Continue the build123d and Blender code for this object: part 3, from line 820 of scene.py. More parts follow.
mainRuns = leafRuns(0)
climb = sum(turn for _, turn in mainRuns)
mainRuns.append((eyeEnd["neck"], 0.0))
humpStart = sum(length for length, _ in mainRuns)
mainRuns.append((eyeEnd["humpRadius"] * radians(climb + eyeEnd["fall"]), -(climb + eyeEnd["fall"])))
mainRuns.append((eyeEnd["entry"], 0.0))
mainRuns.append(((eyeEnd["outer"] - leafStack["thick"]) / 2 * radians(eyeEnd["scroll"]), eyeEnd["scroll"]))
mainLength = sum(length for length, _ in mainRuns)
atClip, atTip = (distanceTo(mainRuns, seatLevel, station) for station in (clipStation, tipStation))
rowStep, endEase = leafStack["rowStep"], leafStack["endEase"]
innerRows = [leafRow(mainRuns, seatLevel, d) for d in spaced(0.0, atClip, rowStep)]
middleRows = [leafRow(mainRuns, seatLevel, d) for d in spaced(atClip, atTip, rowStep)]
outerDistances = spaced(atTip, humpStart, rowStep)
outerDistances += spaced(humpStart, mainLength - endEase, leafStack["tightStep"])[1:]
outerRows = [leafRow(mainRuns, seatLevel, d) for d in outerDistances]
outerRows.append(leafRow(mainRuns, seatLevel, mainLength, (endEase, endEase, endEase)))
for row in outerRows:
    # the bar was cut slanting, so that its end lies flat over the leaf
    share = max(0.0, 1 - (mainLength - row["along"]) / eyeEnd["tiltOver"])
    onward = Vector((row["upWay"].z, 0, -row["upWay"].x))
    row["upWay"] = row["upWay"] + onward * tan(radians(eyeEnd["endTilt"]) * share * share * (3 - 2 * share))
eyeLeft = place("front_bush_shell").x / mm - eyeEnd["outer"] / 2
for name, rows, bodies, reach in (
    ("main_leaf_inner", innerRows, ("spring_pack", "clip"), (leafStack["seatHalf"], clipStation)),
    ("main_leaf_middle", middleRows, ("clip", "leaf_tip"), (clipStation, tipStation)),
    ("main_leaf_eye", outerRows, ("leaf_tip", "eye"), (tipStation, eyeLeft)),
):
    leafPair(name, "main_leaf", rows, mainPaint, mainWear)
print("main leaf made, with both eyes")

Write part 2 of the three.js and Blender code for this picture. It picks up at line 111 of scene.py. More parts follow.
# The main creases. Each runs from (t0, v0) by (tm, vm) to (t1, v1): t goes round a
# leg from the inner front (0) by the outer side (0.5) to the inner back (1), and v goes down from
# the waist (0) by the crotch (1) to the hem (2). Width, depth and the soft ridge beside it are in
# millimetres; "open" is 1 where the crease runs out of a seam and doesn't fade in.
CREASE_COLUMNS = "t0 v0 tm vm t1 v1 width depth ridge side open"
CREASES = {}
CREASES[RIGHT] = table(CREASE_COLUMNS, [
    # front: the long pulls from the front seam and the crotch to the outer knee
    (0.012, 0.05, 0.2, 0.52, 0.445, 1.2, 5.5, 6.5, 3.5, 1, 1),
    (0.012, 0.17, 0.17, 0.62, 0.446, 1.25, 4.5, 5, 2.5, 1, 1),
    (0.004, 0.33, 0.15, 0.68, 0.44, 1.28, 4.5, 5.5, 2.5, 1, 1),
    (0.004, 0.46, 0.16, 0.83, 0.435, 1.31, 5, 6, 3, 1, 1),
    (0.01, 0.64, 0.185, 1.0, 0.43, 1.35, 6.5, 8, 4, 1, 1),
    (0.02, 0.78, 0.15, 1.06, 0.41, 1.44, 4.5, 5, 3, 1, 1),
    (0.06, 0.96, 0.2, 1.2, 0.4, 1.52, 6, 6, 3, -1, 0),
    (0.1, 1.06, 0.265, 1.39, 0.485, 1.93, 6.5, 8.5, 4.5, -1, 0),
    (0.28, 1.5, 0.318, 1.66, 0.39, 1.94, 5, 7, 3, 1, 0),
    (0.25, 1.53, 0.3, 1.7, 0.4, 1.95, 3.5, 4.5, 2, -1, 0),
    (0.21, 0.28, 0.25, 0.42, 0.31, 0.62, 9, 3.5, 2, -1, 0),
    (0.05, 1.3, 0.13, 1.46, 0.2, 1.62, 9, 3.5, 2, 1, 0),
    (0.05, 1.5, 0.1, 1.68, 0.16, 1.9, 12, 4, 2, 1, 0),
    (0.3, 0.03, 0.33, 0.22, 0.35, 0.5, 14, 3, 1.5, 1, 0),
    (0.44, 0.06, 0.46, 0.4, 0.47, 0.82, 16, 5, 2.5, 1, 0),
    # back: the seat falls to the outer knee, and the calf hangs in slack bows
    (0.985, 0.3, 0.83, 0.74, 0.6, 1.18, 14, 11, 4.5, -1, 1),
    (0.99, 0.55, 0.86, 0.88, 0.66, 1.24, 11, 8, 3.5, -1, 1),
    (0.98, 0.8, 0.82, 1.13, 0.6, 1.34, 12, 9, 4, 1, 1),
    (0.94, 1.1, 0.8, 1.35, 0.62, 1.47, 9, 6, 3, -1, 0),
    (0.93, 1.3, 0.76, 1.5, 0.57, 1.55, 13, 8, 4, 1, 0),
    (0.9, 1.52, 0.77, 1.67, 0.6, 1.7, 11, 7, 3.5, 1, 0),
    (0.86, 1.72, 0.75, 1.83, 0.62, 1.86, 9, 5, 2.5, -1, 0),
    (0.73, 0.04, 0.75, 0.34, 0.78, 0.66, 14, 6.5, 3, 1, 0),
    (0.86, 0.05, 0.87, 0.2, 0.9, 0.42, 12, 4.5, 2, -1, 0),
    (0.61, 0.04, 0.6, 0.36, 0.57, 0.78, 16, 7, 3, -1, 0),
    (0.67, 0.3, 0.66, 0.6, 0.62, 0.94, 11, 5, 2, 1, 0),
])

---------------

• Objective
Every line above needs to be retyped exactly.

• The answer
Continue the build123d and Blender code for this object: part 3, from line 820 of scene.py. More parts follow.
mainRuns = leafRuns(0)
climb = sum(turn for _, turn in mainRuns)
mainRuns.append((eyeEnd["neck"], 0.0))
humpStart = sum(length for length, _ in mainRuns)
mainRuns.append((eyeEnd["humpRadius"] * radians(climb + eyeEnd["fall"]), -(climb + eyeEnd["fall"])))
mainRuns.append((eyeEnd["entry"], 0.0))
mainRuns.append(((eyeEnd["outer"] - leafStack["thick"]) / 2 * radians(eyeEnd["scroll"]), eyeEnd["scroll"]))
mainLength = sum(length for length, _ in mainRuns)
atClip, atTip = (distanceTo(mainRuns, seatLevel, station) for station in (clipStation, tipStation))
rowStep, endEase = leafStack["rowStep"], leafStack["endEase"]
innerRows = [leafRow(mainRuns, seatLevel, d) for d in spaced(0.0, atClip, rowStep)]
middleRows = [leafRow(mainRuns, seatLevel, d) for d in spaced(atClip, atTip, rowStep)]
outerDistances = spaced(atTip, humpStart, rowStep)
outerDistances += spaced(humpStart, mainLength - endEase, leafStack["tightStep"])[1:]
outerRows = [leafRow(mainRuns, seatLevel, d) for d in outerDistances]
outerRows.append(leafRow(mainRuns, seatLevel, mainLength, (endEase, endEase, endEase)))
for row in outerRows:
    # the bar was cut slanting, so that its end lies flat over the leaf
    share = max(0.0, 1 - (mainLength - row["along"]) / eyeEnd["tiltOver"])
    onward = Vector((row["upWay"].z, 0, -row["upWay"].x))
    row["upWay"] = row["upWay"] + onward * tan(radians(eyeEnd["endTilt"]) * share * share * (3 - 2 * share))
eyeLeft = place("front_bush_shell").x / mm - eyeEnd["outer"] / 2
for name, rows, bodies, reach in (
    ("main_leaf_inner", innerRows, ("spring_pack", "clip"), (leafStack["seatHalf"], clipStation)),
    ("main_leaf_middle", middleRows, ("clip", "leaf_tip"), (clipStation, tipStation)),
    ("main_leaf_eye", outerRows, ("leaf_tip", "eye"), (tipStation, eyeLeft)),
):
    leafPair(name, "main_leaf", rows, mainPaint, mainWear)
print("main leaf made, with both eyes")

Write part 2 of the three.js and Blender code for this picture. It picks up at line 111 of scene.py. More parts follow.
# The main creases. Each runs from (t0, v0) by (tm, vm) to (t1, v1): t goes round a
# leg from the inner front (0) by the outer side (0.5) to the inner back (1), and v goes down from
# the waist (0) by the crotch (1) to the hem (2). Width, depth and the soft ridge beside it are in
# millimetres; "open" is 1 where the crease runs out of a seam and doesn't fade in.
CREASE_COLUMNS = "t0 v0 tm vm t1 v1 width depth ridge side open"
CREASES = {}
CREASES[RIGHT] = table(CREASE_COLUMNS, [
    # front: the long pulls from the front seam and the crotch to the outer knee
    (0.012, 0.05, 0.2, 0.52, 0.445, 1.2, 5.5, 6.5, 3.5, 1, 1),
    (0.012, 0.17, 0.17, 0.62, 0.446, 1.25, 4.5, 5, 2.5, 1, 1),
    (0.004, 0.33, 0.15, 0.68, 0.44, 1.28, 4.5, 5.5, 2.5, 1, 1),
    (0.004, 0.46, 0.16, 0.83, 0.435, 1.31, 5, 6, 3, 1, 1),
    (0.01, 0.64, 0.185, 1.0, 0.43, 1.35, 6.5, 8, 4, 1, 1),
    (0.02, 0.78, 0.15, 1.06, 0.41, 1.44, 4.5, 5, 3, 1, 1),
    (0.06, 0.96, 0.2, 1.2, 0.4, 1.52, 6, 6, 3, -1, 0),
    (0.1, 1.06, 0.265, 1.39, 0.485, 1.93, 6.5, 8.5, 4.5, -1, 0),
    (0.28, 1.5, 0.318, 1.66, 0.39, 1.94, 5, 7, 3, 1, 0),
    (0.25, 1.53, 0.3, 1.7, 0.4, 1.95, 3.5, 4.5, 2, -1, 0),
    (0.21, 0.28, 0.25, 0.42, 0.31, 0.62, 9, 3.5, 2, -1, 0),
    (0.05, 1.3, 0.13, 1.46, 0.2, 1.62, 9, 3.5, 2, 1, 0),
    (0.05, 1.5, 0.1, 1.68, 0.16, 1.9, 12, 4, 2, 1, 0),
    (0.3, 0.03, 0.33, 0.22, 0.35, 0.5, 14, 3, 1.5, 1, 0),
    (0.44, 0.06, 0.46, 0.4, 0.47, 0.82, 16, 5, 2.5, 1, 0),
    # back: the seat falls to the outer knee, and the calf hangs in slack bows
    (0.985, 0.3, 0.83, 0.74, 0.6, 1.18, 14, 11, 4.5, -1, 1),
    (0.99, 0.55, 0.86, 0.88, 0.66, 1.24, 11, 8, 3.5, -1, 1),
    (0.98, 0.8, 0.82, 1.13, 0.6, 1.34, 12, 9, 4, 1, 1),
    (0.94, 1.1, 0.8, 1.35, 0.62, 1.47, 9, 6, 3, -1, 0),
    (0.93, 1.3, 0.76, 1.5, 0.57, 1.55, 13, 8, 4, 1, 0),
    (0.9, 1.52, 0.77, 1.67, 0.6, 1.7, 11, 7, 3.5, 1, 0),
    (0.86, 1.72, 0.75, 1.83, 0.62, 1.86, 9, 5, 2.5, -1, 0),
    (0.73, 0.04, 0.75, 0.34, 0.78, 0.66, 14, 6.5, 3, 1, 0),
    (0.86, 0.05, 0.87, 0.2, 0.9, 0.42, 12, 4.5, 2, -1, 0),
    (0.61, 0.04, 0.6, 0.36, 0.57, 0.78, 16, 7, 3, -1, 0),
    (0.67, 0.3, 0.66, 0.6, 0.62, 0.94, 11, 5, 2, 1, 0),
])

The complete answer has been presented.